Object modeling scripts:
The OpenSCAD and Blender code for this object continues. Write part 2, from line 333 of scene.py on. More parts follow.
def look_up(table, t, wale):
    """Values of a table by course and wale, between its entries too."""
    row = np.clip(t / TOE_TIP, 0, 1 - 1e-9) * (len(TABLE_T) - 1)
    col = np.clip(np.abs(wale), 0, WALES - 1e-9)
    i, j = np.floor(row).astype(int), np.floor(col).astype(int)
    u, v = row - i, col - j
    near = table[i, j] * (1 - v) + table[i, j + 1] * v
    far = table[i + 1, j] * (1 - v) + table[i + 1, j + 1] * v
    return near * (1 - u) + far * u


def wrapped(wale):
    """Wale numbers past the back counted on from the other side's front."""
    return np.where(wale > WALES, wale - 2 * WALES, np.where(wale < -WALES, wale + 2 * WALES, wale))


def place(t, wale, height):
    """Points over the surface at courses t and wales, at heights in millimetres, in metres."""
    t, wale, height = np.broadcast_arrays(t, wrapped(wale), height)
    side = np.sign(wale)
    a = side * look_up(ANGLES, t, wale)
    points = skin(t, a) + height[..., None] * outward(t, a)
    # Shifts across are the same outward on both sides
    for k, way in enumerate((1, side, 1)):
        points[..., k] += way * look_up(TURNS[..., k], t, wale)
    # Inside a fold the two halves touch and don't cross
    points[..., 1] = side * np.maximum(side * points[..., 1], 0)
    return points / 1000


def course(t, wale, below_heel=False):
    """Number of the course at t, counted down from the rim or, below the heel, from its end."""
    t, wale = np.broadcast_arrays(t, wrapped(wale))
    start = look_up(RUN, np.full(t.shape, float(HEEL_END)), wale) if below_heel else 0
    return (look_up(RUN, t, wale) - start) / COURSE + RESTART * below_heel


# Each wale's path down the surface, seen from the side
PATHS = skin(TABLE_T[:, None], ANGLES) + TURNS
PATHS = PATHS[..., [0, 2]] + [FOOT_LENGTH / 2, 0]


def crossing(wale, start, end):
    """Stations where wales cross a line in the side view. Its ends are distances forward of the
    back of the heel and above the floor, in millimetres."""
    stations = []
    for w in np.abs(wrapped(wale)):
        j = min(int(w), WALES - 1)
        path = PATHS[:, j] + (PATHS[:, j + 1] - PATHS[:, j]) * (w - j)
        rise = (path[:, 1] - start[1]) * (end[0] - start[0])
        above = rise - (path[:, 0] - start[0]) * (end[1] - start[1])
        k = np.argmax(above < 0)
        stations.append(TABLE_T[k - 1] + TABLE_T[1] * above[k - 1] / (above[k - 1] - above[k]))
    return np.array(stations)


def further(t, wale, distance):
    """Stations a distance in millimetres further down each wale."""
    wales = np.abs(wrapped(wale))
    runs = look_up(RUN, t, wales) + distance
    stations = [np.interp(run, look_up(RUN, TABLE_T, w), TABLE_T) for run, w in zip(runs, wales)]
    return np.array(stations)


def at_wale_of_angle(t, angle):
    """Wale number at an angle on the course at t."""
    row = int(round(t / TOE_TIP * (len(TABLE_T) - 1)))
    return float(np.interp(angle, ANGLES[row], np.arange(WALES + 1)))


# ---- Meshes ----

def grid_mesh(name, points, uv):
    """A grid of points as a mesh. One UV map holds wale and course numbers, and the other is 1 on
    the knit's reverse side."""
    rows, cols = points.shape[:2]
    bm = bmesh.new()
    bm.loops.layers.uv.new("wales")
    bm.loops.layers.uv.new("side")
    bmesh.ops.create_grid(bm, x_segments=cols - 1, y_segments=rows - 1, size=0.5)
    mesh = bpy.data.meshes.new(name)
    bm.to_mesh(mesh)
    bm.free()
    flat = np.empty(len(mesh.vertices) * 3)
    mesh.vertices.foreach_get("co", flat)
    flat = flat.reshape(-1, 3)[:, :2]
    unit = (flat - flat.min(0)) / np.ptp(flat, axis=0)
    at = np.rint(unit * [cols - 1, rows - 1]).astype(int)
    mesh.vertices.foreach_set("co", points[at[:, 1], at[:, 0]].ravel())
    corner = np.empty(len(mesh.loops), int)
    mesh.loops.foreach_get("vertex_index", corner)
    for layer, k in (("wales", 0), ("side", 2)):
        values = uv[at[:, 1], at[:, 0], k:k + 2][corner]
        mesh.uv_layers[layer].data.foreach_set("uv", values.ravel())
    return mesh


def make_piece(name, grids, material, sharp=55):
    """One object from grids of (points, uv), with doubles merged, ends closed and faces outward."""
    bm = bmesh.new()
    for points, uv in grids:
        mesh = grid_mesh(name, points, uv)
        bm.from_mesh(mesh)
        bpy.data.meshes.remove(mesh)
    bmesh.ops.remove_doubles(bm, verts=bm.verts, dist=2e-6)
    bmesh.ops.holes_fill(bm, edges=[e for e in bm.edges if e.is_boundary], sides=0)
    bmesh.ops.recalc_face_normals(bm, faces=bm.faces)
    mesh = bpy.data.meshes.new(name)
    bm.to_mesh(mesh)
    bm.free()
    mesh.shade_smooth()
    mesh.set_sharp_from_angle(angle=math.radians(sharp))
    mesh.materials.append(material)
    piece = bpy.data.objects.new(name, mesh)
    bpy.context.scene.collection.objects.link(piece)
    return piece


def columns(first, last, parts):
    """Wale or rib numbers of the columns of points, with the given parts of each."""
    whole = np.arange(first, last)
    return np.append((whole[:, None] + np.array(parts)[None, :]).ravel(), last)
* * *
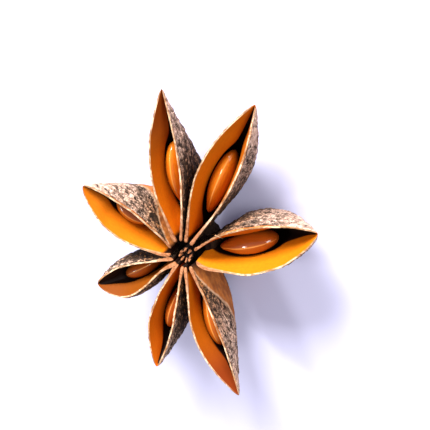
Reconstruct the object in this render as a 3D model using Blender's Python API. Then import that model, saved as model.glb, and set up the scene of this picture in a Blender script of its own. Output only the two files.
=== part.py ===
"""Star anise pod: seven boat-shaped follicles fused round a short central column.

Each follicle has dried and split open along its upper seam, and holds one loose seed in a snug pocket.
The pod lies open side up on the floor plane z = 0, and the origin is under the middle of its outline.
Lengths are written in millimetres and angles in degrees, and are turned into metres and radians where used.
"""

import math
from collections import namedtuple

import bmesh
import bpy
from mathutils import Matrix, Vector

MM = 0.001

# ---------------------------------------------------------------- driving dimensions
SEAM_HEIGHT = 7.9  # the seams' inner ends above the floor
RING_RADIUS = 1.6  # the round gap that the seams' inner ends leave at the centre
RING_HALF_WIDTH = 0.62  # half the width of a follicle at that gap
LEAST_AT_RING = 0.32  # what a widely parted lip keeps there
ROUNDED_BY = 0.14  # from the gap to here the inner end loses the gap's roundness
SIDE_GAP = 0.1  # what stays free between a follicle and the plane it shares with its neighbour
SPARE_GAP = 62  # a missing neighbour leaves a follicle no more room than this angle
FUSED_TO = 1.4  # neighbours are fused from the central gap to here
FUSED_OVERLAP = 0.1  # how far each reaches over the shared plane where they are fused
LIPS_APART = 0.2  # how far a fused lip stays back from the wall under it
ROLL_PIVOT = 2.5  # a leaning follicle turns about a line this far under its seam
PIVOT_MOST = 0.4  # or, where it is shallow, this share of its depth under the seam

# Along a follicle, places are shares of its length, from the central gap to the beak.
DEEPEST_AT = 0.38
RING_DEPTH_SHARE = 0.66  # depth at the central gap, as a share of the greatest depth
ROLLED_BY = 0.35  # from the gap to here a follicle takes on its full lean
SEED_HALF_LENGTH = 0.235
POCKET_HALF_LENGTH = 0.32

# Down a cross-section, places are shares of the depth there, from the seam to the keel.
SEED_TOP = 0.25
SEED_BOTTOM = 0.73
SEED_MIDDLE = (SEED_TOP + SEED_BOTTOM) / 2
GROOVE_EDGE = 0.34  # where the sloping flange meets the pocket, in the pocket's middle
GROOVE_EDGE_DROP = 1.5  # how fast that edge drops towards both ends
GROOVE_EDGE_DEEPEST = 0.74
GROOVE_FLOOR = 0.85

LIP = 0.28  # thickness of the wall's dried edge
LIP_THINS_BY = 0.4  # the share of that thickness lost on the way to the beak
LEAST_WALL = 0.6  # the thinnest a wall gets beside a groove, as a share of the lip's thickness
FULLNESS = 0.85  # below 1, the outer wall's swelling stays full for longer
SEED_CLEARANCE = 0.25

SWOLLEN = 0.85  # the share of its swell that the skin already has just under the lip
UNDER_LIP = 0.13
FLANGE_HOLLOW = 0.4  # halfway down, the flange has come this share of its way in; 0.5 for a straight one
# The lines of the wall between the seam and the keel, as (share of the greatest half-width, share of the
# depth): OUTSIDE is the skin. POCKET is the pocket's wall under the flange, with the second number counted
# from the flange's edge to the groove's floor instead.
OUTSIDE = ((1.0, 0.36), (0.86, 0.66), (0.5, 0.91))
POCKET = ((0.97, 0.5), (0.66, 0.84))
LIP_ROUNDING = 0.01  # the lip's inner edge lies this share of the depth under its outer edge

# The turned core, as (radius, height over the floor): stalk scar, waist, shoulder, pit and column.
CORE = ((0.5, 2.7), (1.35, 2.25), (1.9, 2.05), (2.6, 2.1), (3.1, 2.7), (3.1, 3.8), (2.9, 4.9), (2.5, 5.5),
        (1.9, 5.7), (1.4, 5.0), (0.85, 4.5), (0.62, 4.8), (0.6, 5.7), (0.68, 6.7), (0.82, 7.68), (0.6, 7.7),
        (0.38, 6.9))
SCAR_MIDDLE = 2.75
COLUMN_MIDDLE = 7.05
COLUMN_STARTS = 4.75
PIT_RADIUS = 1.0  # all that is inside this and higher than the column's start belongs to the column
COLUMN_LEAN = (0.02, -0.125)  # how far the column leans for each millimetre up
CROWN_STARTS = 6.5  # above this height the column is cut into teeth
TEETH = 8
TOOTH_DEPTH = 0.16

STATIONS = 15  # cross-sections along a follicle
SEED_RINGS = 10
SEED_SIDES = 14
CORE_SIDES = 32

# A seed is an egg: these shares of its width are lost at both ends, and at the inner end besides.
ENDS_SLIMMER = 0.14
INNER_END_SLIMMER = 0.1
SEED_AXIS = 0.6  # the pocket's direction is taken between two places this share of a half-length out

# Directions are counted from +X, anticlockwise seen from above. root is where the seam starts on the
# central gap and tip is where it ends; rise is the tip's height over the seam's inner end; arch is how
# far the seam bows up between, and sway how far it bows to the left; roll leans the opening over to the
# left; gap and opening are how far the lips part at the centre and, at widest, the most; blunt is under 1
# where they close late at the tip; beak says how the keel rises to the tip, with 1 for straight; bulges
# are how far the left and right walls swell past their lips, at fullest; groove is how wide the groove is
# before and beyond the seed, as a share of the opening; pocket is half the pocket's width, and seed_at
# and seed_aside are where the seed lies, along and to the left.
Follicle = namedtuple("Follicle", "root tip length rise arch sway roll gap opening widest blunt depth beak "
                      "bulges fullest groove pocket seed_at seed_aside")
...
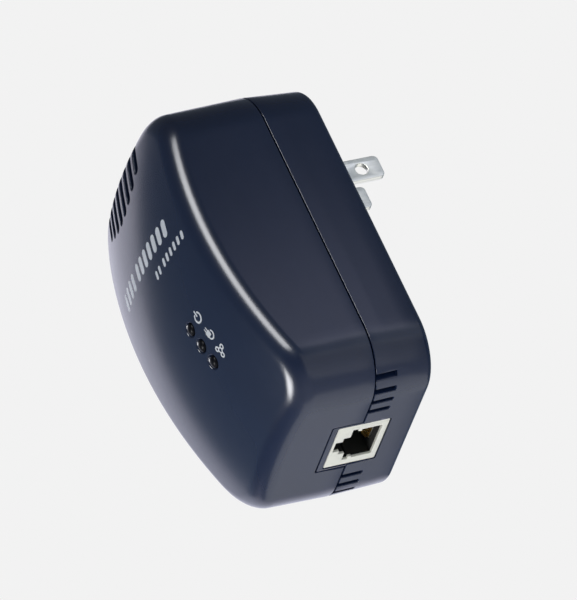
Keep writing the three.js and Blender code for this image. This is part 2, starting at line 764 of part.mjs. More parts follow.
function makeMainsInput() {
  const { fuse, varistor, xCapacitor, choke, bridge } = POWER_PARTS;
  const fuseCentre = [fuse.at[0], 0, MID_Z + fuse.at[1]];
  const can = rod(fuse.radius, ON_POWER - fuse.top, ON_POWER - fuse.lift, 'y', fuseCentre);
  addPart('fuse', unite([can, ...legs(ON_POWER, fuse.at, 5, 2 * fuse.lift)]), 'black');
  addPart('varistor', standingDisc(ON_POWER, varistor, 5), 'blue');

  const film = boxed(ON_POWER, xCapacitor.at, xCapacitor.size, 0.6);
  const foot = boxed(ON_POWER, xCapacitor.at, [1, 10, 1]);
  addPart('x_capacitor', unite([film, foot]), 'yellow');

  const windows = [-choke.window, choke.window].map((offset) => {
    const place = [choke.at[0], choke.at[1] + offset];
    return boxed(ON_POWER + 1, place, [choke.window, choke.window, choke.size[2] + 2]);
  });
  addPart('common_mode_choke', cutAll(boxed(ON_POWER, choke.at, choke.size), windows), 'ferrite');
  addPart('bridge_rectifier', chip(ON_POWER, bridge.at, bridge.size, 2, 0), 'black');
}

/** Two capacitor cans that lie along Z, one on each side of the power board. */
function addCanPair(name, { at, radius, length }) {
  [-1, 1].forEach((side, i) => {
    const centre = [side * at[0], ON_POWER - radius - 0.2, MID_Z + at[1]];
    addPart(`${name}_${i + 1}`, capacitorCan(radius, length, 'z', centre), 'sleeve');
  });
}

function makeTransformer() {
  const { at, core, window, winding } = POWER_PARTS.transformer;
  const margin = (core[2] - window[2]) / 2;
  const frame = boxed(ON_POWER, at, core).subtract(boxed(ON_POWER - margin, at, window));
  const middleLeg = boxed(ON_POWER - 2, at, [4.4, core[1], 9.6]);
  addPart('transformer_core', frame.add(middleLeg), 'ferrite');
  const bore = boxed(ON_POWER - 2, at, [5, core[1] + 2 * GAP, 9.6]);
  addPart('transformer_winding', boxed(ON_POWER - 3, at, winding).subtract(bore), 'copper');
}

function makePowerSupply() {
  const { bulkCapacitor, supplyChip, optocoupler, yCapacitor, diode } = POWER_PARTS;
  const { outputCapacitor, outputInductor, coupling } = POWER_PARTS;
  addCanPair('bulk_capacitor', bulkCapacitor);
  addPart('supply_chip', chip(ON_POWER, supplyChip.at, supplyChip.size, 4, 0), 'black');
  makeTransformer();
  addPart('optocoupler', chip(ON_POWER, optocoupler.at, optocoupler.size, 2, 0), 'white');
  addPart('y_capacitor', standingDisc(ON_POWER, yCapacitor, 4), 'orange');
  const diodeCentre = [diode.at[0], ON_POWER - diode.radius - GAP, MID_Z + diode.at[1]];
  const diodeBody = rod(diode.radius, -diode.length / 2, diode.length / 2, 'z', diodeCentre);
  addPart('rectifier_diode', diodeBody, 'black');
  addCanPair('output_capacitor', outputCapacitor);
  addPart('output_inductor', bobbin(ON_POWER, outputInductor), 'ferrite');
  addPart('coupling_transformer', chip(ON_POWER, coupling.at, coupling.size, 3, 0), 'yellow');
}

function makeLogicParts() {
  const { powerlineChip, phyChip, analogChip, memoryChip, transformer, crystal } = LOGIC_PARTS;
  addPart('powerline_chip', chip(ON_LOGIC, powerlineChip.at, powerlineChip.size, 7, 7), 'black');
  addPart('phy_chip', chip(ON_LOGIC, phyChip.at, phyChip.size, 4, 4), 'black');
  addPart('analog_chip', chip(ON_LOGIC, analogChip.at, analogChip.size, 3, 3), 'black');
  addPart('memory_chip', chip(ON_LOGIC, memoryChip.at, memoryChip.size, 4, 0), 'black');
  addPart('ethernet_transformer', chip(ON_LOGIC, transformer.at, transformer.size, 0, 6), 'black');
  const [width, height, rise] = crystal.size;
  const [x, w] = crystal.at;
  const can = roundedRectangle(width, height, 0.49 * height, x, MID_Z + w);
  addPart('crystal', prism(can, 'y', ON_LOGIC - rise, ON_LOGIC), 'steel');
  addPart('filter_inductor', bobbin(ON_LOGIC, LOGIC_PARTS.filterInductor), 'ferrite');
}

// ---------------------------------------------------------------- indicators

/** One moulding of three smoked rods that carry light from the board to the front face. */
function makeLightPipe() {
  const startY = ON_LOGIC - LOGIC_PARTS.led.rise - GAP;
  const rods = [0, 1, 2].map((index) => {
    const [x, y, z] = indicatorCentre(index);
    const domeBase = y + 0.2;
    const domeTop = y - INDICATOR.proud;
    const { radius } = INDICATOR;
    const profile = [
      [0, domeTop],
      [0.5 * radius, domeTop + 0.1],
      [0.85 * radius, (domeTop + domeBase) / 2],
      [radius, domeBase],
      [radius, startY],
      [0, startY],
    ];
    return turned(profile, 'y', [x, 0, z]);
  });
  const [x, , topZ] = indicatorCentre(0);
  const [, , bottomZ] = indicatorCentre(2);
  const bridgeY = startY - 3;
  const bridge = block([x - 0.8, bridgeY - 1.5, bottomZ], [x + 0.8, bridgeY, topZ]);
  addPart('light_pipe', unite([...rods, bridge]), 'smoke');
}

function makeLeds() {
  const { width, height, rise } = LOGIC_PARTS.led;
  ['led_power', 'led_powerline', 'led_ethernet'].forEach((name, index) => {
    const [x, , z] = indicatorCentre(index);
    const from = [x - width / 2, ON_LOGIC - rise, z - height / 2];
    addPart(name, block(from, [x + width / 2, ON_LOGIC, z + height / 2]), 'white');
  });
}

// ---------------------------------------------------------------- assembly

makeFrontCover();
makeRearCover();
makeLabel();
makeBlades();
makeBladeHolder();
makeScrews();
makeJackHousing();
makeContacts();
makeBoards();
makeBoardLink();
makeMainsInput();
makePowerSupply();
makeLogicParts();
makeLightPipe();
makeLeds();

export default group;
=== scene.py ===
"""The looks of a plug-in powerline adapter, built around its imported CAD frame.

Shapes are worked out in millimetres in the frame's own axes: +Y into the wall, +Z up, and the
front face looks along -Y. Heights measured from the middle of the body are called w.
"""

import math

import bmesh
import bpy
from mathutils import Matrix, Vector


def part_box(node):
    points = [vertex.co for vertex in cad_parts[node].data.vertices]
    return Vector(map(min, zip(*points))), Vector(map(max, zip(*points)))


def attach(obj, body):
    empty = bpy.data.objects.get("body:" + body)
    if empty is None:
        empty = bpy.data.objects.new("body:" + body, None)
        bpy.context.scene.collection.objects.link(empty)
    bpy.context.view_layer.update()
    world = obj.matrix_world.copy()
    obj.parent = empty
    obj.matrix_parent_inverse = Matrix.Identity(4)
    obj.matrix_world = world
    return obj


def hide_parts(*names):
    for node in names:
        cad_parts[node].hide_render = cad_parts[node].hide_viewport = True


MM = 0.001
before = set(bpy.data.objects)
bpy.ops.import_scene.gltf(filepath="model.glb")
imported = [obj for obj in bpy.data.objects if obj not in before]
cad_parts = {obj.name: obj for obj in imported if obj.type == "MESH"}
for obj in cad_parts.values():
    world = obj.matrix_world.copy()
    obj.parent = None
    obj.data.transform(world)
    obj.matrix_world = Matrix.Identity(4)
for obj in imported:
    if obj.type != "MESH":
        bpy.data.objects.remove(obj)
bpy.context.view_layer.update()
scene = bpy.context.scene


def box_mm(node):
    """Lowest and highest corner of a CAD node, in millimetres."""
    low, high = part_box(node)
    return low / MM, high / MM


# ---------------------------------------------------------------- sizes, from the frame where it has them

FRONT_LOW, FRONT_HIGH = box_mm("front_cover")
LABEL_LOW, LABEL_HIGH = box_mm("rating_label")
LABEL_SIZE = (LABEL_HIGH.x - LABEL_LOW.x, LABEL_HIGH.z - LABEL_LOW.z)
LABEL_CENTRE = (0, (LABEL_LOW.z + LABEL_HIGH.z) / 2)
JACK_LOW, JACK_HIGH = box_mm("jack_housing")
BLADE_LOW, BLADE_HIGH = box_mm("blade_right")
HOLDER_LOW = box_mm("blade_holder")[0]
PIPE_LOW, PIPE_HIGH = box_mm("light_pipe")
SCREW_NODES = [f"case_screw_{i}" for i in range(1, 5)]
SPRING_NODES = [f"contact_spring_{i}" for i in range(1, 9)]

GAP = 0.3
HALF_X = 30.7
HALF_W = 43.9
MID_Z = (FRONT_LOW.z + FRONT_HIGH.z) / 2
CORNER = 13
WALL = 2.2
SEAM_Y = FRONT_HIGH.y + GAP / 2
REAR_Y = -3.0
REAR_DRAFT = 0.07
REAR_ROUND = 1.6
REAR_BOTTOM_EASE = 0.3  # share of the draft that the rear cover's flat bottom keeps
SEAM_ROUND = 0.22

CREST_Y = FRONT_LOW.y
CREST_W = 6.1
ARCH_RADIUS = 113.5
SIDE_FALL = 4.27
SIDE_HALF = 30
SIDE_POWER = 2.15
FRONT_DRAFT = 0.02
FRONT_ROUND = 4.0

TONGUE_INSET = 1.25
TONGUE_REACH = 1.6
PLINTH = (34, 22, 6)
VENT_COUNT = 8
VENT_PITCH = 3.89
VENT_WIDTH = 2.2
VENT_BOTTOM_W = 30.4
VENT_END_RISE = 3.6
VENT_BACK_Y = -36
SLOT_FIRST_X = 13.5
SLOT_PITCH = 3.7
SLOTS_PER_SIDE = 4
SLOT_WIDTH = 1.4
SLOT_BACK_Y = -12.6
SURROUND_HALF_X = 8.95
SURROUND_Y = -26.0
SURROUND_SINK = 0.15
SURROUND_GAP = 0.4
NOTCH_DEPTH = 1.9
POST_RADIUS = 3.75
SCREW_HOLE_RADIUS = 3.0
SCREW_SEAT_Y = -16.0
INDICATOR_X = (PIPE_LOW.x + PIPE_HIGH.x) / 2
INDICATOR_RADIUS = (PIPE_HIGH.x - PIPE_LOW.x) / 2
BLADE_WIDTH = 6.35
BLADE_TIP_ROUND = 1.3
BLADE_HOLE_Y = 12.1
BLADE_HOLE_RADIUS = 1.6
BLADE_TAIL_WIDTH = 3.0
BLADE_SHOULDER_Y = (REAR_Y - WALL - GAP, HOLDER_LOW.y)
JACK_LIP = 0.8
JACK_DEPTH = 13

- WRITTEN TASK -
Begin at the line that has "Reconstruct the object" in the entries above; stop after the line that has "from collections import namedtuple". Transcribe exactly those lines and no others.

- FULL SOLUTION -
Reconstruct the object in this render as a 3D model using Blender's Python API. Then import that model, saved as model.glb, and set up the scene of this picture in a Blender script of its own. Output only the two files.
=== part.py ===
"""Star anise pod: seven boat-shaped follicles fused round a short central column.

Each follicle has dried and split open along its upper seam, and holds one loose seed in a snug pocket.
The pod lies open side up on the floor plane z = 0, and the origin is under the middle of its outline.
Lengths are written in millimetres and angles in degrees, and are turned into metres and radians where used.
"""

import math
from collections import namedtuple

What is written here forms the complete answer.